+++ Provided records +++

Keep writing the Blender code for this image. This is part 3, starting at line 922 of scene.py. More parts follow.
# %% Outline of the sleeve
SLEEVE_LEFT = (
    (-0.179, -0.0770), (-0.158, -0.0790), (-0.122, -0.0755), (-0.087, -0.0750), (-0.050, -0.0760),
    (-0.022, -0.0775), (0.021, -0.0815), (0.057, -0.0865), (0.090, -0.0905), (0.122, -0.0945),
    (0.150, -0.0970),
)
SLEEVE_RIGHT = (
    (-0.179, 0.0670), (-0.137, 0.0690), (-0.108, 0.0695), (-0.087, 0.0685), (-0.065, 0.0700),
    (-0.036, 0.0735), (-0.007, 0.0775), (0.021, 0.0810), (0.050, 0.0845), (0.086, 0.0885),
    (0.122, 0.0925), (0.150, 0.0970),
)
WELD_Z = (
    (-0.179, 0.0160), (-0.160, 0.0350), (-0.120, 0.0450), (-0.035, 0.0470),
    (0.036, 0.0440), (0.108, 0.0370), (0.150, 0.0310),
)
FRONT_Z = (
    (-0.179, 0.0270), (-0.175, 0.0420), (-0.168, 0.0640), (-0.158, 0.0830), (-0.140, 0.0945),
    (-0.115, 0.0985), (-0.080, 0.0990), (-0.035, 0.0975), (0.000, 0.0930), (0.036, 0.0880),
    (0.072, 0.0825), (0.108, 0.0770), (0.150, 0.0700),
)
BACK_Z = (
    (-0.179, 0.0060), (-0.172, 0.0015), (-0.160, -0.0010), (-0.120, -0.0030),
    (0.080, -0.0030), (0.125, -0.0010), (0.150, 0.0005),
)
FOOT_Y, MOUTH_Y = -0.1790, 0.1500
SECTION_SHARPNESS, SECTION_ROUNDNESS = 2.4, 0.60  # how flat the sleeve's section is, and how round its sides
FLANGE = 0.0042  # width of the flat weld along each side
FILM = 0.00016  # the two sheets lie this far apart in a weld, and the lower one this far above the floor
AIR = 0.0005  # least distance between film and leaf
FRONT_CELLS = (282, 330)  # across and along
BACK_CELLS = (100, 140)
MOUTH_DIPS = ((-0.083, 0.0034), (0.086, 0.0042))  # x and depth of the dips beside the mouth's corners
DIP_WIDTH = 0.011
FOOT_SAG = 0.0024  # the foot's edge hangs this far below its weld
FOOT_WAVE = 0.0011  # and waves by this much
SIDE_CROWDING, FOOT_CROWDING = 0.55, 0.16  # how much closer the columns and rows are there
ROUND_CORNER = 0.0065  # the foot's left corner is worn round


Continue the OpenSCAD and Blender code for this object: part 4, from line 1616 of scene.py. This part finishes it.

+++

Reproduce all of the records exactly.

Keep writing the Blender code for this image. This is part 3, starting at line 922 of scene.py. More parts follow.
# %% Outline of the sleeve
SLEEVE_LEFT = (
    (-0.179, -0.0770), (-0.158, -0.0790), (-0.122, -0.0755), (-0.087, -0.0750), (-0.050, -0.0760),
    (-0.022, -0.0775), (0.021, -0.0815), (0.057, -0.0865), (0.090, -0.0905), (0.122, -0.0945),
    (0.150, -0.0970),
)
SLEEVE_RIGHT = (
    (-0.179, 0.0670), (-0.137, 0.0690), (-0.108, 0.0695), (-0.087, 0.0685), (-0.065, 0.0700),
    (-0.036, 0.0735), (-0.007, 0.0775), (0.021, 0.0810), (0.050, 0.0845), (0.086, 0.0885),
    (0.122, 0.0925), (0.150, 0.0970),
)
WELD_Z = (
    (-0.179, 0.0160), (-0.160, 0.0350), (-0.120, 0.0450), (-0.035, 0.0470),
    (0.036, 0.0440), (0.108, 0.0370), (0.150, 0.0310),
)
FRONT_Z = (
    (-0.179, 0.0270), (-0.175, 0.0420), (-0.168, 0.0640), (-0.158, 0.0830), (-0.140, 0.0945),
    (-0.115, 0.0985), (-0.080, 0.0990), (-0.035, 0.0975), (0.000, 0.0930), (0.036, 0.0880),
    (0.072, 0.0825), (0.108, 0.0770), (0.150, 0.0700),
)
BACK_Z = (
    (-0.179, 0.0060), (-0.172, 0.0015), (-0.160, -0.0010), (-0.120, -0.0030),
    (0.080, -0.0030), (0.125, -0.0010), (0.150, 0.0005),
)
FOOT_Y, MOUTH_Y = -0.1790, 0.1500
SECTION_SHARPNESS, SECTION_ROUNDNESS = 2.4, 0.60  # how flat the sleeve's section is, and how round its sides
FLANGE = 0.0042  # width of the flat weld along each side
FILM = 0.00016  # the two sheets lie this far apart in a weld, and the lower one this far above the floor
AIR = 0.0005  # least distance between film and leaf
FRONT_CELLS = (282, 330)  # across and along
BACK_CELLS = (100, 140)
MOUTH_DIPS = ((-0.083, 0.0034), (0.086, 0.0042))  # x and depth of the dips beside the mouth's corners
DIP_WIDTH = 0.011
FOOT_SAG = 0.0024  # the foot's edge hangs this far below its weld
FOOT_WAVE = 0.0011  # and waves by this much
SIDE_CROWDING, FOOT_CROWDING = 0.55, 0.16  # how much closer the columns and rows are there
ROUND_CORNER = 0.0065  # the foot's left corner is worn round


Continue the OpenSCAD and Blender code for this object: part 4, from line 1616 of scene.py. This part finishes it.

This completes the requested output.